The required output is the exact run of lines from the line containing "record = json.load(file)" to the line containing "LOW_LIGHT = (19.0, 1.0, (0.9, 0.2), (0.8, 0.88, 1.0))", inclusive, and nothing besides.

Start of PROVIDED DATA

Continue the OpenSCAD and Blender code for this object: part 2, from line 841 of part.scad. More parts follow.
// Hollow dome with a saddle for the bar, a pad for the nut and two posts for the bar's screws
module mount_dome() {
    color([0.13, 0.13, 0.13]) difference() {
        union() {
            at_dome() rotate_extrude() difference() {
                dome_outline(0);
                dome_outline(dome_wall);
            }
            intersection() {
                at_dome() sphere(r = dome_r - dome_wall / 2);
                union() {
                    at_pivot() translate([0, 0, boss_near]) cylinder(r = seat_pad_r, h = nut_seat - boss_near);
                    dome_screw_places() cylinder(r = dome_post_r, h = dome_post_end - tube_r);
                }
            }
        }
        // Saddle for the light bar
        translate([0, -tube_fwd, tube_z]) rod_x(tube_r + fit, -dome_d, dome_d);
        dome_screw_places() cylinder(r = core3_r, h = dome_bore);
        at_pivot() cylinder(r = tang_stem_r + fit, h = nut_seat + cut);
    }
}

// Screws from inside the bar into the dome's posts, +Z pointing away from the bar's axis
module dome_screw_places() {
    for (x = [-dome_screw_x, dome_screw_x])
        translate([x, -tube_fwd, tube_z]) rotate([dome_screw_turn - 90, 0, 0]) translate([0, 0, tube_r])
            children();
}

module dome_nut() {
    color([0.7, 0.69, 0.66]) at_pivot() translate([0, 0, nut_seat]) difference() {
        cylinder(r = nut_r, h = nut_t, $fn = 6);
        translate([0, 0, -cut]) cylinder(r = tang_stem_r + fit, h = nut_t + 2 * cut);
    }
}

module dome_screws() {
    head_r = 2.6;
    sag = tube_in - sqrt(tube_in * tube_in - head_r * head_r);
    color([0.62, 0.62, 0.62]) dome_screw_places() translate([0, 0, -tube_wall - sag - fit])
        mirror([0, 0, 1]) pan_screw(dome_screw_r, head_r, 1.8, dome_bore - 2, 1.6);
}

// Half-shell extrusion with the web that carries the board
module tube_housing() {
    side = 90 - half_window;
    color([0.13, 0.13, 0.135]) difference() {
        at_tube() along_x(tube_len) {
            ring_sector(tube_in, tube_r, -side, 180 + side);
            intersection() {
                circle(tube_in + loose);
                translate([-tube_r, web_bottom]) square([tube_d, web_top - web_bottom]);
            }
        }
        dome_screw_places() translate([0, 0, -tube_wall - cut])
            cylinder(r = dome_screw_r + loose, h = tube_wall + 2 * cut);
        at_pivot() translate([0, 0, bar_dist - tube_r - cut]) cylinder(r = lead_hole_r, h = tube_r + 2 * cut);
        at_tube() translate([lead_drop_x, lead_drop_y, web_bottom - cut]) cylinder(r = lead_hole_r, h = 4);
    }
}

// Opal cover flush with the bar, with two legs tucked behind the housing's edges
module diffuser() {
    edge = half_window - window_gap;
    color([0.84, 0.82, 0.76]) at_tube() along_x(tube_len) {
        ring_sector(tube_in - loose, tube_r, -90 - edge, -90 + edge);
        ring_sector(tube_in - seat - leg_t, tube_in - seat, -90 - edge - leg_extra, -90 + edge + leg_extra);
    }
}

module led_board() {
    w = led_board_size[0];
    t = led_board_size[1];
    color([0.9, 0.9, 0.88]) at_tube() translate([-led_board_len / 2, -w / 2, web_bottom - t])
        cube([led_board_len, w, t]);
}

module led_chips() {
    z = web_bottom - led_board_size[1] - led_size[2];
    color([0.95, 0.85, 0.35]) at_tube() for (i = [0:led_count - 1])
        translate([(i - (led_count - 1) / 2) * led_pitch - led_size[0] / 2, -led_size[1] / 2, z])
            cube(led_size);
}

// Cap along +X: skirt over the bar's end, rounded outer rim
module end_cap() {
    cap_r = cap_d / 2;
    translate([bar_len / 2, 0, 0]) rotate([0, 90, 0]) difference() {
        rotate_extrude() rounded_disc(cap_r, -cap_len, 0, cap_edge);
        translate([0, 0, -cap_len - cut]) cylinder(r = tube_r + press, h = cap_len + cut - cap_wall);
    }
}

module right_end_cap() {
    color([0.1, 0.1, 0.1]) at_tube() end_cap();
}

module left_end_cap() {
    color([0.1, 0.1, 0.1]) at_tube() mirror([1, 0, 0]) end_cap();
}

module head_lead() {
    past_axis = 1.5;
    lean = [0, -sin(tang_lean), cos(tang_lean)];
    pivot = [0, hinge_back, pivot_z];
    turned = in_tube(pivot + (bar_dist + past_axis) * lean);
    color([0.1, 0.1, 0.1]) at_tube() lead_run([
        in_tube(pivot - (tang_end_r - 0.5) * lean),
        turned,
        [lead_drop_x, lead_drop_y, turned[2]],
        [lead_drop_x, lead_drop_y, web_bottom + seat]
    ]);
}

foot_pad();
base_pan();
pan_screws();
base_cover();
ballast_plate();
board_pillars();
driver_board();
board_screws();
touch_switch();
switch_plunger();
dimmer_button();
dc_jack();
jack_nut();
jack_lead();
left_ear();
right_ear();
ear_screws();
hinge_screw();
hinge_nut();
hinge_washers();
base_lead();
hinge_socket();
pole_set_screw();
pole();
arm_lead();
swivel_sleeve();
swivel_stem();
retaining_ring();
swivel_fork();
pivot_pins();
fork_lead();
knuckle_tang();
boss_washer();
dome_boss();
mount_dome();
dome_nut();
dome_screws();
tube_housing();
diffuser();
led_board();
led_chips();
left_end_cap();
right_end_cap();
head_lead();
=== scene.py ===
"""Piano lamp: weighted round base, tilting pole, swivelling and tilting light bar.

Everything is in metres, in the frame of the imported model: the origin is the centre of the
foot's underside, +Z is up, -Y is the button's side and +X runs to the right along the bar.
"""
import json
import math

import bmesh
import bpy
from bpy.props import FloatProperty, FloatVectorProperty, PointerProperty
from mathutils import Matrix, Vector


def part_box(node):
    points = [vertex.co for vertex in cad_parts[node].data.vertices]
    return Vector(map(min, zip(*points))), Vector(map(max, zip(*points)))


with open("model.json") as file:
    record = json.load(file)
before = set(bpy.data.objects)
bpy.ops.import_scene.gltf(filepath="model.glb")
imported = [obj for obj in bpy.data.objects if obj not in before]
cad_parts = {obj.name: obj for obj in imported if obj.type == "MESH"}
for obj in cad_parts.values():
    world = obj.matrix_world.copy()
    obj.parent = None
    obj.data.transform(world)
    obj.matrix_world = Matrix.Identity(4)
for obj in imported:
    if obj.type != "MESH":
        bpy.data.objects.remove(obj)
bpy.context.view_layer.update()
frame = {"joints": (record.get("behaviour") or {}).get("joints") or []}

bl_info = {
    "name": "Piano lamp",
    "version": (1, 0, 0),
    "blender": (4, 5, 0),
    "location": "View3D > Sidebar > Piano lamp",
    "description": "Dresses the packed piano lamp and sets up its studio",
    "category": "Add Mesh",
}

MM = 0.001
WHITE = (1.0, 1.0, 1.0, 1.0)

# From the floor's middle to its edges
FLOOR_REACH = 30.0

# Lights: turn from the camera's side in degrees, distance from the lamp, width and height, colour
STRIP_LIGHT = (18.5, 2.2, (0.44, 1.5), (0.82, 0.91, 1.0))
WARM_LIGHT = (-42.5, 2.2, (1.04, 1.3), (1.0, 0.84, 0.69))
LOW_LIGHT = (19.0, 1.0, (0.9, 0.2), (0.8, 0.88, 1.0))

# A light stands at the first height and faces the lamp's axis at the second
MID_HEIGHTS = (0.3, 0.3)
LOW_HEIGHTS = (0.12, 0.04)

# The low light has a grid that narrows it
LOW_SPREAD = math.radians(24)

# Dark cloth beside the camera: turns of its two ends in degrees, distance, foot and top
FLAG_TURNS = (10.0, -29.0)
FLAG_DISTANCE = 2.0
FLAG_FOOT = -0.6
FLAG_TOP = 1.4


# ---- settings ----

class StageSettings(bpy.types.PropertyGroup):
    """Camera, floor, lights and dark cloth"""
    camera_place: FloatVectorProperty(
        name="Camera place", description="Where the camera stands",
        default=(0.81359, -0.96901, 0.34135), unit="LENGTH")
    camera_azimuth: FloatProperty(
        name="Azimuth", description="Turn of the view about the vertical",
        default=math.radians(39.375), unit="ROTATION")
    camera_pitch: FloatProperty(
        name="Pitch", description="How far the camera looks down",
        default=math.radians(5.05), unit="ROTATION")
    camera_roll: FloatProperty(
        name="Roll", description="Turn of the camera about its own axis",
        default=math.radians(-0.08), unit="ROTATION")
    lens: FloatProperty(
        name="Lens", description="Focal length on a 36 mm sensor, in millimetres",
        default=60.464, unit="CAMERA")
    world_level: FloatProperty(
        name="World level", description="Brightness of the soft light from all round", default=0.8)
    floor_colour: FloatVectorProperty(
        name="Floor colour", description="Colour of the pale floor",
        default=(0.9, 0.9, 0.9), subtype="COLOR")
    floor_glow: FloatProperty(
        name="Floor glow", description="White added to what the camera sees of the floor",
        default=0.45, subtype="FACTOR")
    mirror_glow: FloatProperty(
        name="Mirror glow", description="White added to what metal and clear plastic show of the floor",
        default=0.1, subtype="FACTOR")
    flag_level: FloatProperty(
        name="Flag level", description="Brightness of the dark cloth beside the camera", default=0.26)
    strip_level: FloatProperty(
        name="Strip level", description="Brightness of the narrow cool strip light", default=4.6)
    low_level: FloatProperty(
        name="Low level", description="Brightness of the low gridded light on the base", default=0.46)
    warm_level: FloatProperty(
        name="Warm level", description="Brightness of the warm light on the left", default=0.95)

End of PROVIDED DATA

• [SOLUTION TO THIS EXERCISE]:
    record = json.load(file)
before = set(bpy.data.objects)
bpy.ops.import_scene.gltf(filepath="model.glb")
imported = [obj for obj in bpy.data.objects if obj not in before]
cad_parts = {obj.name: obj for obj in imported if obj.type == "MESH"}
for obj in cad_parts.values():
    world = obj.matrix_world.copy()
    obj.parent = None
    obj.data.transform(world)
    obj.matrix_world = Matrix.Identity(4)
for obj in imported:
    if obj.type != "MESH":
        bpy.data.objects.remove(obj)
bpy.context.view_layer.update()
frame = {"joints": (record.get("behaviour") or {}).get("joints") or []}

bl_info = {
    "name": "Piano lamp",
    "version": (1, 0, 0),
    "blender": (4, 5, 0),
    "location": "View3D > Sidebar > Piano lamp",
    "description": "Dresses the packed piano lamp and sets up its studio",
    "category": "Add Mesh",
}

MM = 0.001
WHITE = (1.0, 1.0, 1.0, 1.0)

# From the floor's middle to its edges
FLOOR_REACH = 30.0

# Lights: turn from the camera's side in degrees, distance from the lamp, width and height, colour
STRIP_LIGHT = (18.5, 2.2, (0.44, 1.5), (0.82, 0.91, 1.0))
WARM_LIGHT = (-42.5, 2.2, (1.04, 1.3), (1.0, 0.84, 0.69))
LOW_LIGHT = (19.0, 1.0, (0.9, 0.2), (0.8, 0.88, 1.0))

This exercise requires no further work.